**Given request**
Would you copy out the whole listing exactly as given?

**Source data**
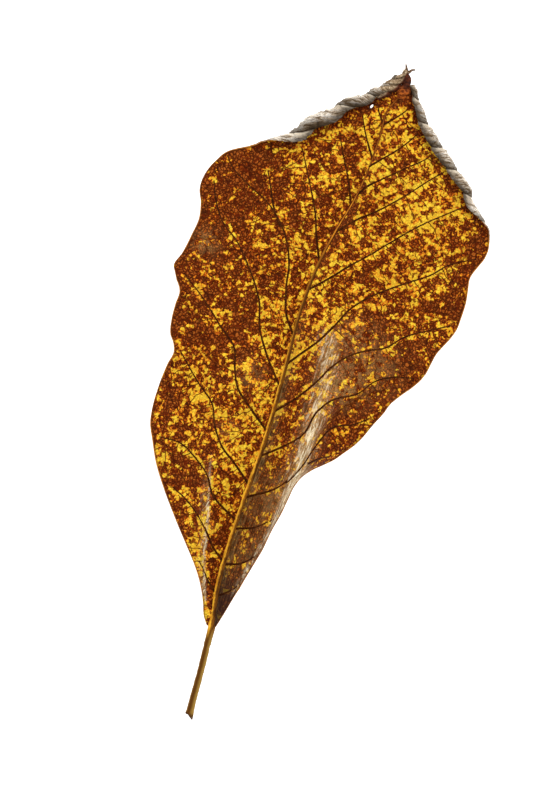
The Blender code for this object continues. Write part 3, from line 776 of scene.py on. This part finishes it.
class Graph:
    """Short ways to add shader nodes to one new material. Its colours are given as on a screen."""

    def __init__(self, name):
        self.material = bpy.data.materials.new(name)
        self.material.use_nodes = True
        self.tree = self.material.node_tree
        self.surface = self.tree.nodes["Principled BSDF"]

    def feed(self, node, inputs):
        """Sets or links the named inputs of a node."""
        for key, value in inputs.items():
            if isinstance(value, bpy.types.NodeSocket):
                self.tree.links.new(value, node.inputs[key])
            elif value is not None:
                socket = node.inputs[key]
                socket.default_value = linear(value) if socket.type == "RGBA" else value

    def node(self, kind, inputs, **settings):
        node = self.tree.nodes.new("ShaderNode" + kind)
        for key, value in settings.items():
            setattr(node, key, value)
        self.feed(node, inputs)
        return node

    def fact(self, name):
        return self.node("Attribute", {}, attribute_name=name).outputs["Fac"]

    def place(self):
        """The part's own coordinates in millimetres."""
        return self.vector("SCALE", self.node("TexCoord", {}).outputs["Object"], scale=1 / MM)

    def vector(self, operation, first, second=None, scale=None):
        inputs = {0: first, 1: second, "Scale": scale}
        return self.node("VectorMath", inputs, operation=operation).outputs["Vector"]

    def math(self, operation, first, second=0, third=None):
        return self.node("Math", {0: first, 1: second, 2: third}, operation=operation).outputs["Value"]

    def times(self, first, second):
        return self.math("MULTIPLY", first, second)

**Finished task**
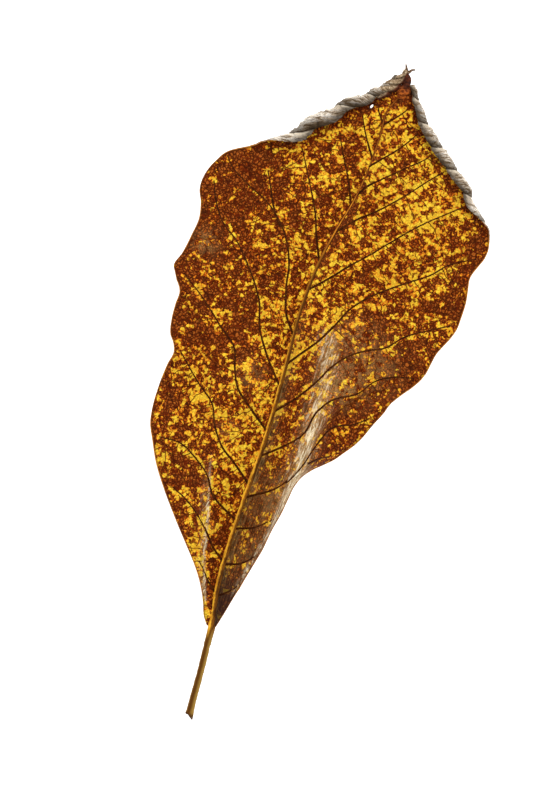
The Blender code for this object continues. Write part 3, from line 776 of scene.py on. This part finishes it.
class Graph:
    """Short ways to add shader nodes to one new material. Its colours are given as on a screen."""

    def __init__(self, name):
        self.material = bpy.data.materials.new(name)
        self.material.use_nodes = True
        self.tree = self.material.node_tree
        self.surface = self.tree.nodes["Principled BSDF"]

    def feed(self, node, inputs):
        """Sets or links the named inputs of a node."""
        for key, value in inputs.items():
            if isinstance(value, bpy.types.NodeSocket):
                self.tree.links.new(value, node.inputs[key])
            elif value is not None:
                socket = node.inputs[key]
                socket.default_value = linear(value) if socket.type == "RGBA" else value

    def node(self, kind, inputs, **settings):
        node = self.tree.nodes.new("ShaderNode" + kind)
        for key, value in settings.items():
            setattr(node, key, value)
        self.feed(node, inputs)
        return node

    def fact(self, name):
        return self.node("Attribute", {}, attribute_name=name).outputs["Fac"]

    def place(self):
        """The part's own coordinates in millimetres."""
        return self.vector("SCALE", self.node("TexCoord", {}).outputs["Object"], scale=1 / MM)

    def vector(self, operation, first, second=None, scale=None):
        inputs = {0: first, 1: second, "Scale": scale}
        return self.node("VectorMath", inputs, operation=operation).outputs["Vector"]

    def math(self, operation, first, second=0, third=None):
        return self.node("Math", {0: first, 1: second, 2: third}, operation=operation).outputs["Value"]

    def times(self, first, second):
        return self.math("MULTIPLY", first, second)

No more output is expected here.